5. LinkedIn Sales Navigator — Browsing, not list building

Strengths: Sales Nav’s advanced filters let you search for people by title (“Lojistik Müdürü”) and region (“Istanbul”). You can build saved leads and monitor job changes. For larger enterprises, it’s a solid research tool.

Weaknesses: It doesn’t provide verified contact details — you’ll always need a second tool for emails and phone numbers. And again, it misses the companies without a LinkedIn presence. Starting price $99.99/month.

Tool Free Plan Starting Price Best For Main Limitation
Origami Yes Free, then $29/mo Istanbul logistics firms databases miss Doesn’t do outreach; requires prompt crafting for niche sectors
Apollo.io Yes $49/mo (annual) Large Turkish logistics enterprises Poor coverage of SMB mom-and-pop operators
Lusha Yes $49/mo Quick contact pull from profiles Dependent on LinkedIn presence; no list building for geography
Hunter.io Yes $34/mo Email discovery from known domains Cannot discover companies; needs domain list first
LinkedIn Sales Nav No $99.99/mo Browsing and saved leads No verified contact info; misses non-LinkedIn companies

Crafting your ICP for Turkish logistics: prompts that get results

When you’re using live-web search, the quality of the list depends on how well you describe the target. For Istanbul logistics, move beyond “logistics company in Istanbul” and layer in specifics. Here’s what works based on campaigns I’ve run:

  • Geography + role: “Owners of freight forwarding companies in Istanbul’s Ambarli port area with phone numbers and emails.”
  • Niche + trade lane: “Turkish customs brokers near Istanbul airport who specialize in EU exports and are registered with UTIKAD.”
  • Fleet size + function: “Trucking companies in Istanbul with 20-50 vehicles that handle FTL shipments to Germany.”
  • Technology signals: “Logistics firms in Istanbul using outdated websites (non-responsive design) who might need TMS software.”

Origami’s AI agent understands these prompts and automatically chooses the right data sources: searching TOBB’s registry for customs brokers, Google Maps for proximity to the airport, and UTIKAD member directories for association affiliation. The result is a list of verified contacts, not a mess of bounced emails.

Overcoming the CRM and data decay problem

Even after you’ve built that perfect list, Istanbul’s logistics sector has one more trap: high turnover.
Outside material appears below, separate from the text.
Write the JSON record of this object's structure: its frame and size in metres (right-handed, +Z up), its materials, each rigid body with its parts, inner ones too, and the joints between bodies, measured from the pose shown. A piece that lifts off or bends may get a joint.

In family-run firms, the owner may stay for decades, but operational managers change frequently. Contact data decays fast. One logistics tech vendor I advise told me his Salesforce was full of contacts marked “no longer with company,” with no way to track where those people moved or to automatically refresh the org chart.

Live-web enrichment tools solve this because they re-pull data at the moment of search. When you run a new query, you get the current phone number, not the one from a 12-month-old database snapshot. Some platforms let you set up recurring enrichment — Origami’s AI can be used to re-check a list every quarter, flagging outdated contacts and pulling new details. This is far more effective than the “set and forget” model of static database credits that leave your CRM rotting.

A final word on outbound to Istanbul logistics

When you’re selling into this market, the channel matters as much as the data. Cold email saturation is lower in Turkey for logistics than in SaaS tech sales, but cold calls and WhatsApp messages remain highly effective because so many owners and general managers are mobile-first. Having an accurate GSM number — the type Turkish operators publish on their Google Business Profile — is gold. Tools that can surface that number from live web sources give you a distinct advantage over static data dumps.

If you’re an SDR manager evaluating where to invest time, I’d suggest: use a live-web tool to build a fresh list every quarter, enrich your CRM with real-time data, and pair it with outreach via the channels your prospects actually use. That’s not a single tool — it’s a workflow. But the list-building part is the foundation, and doing it for a market like Istanbul logistics demands a tool that isn’t stuck in a database limitation.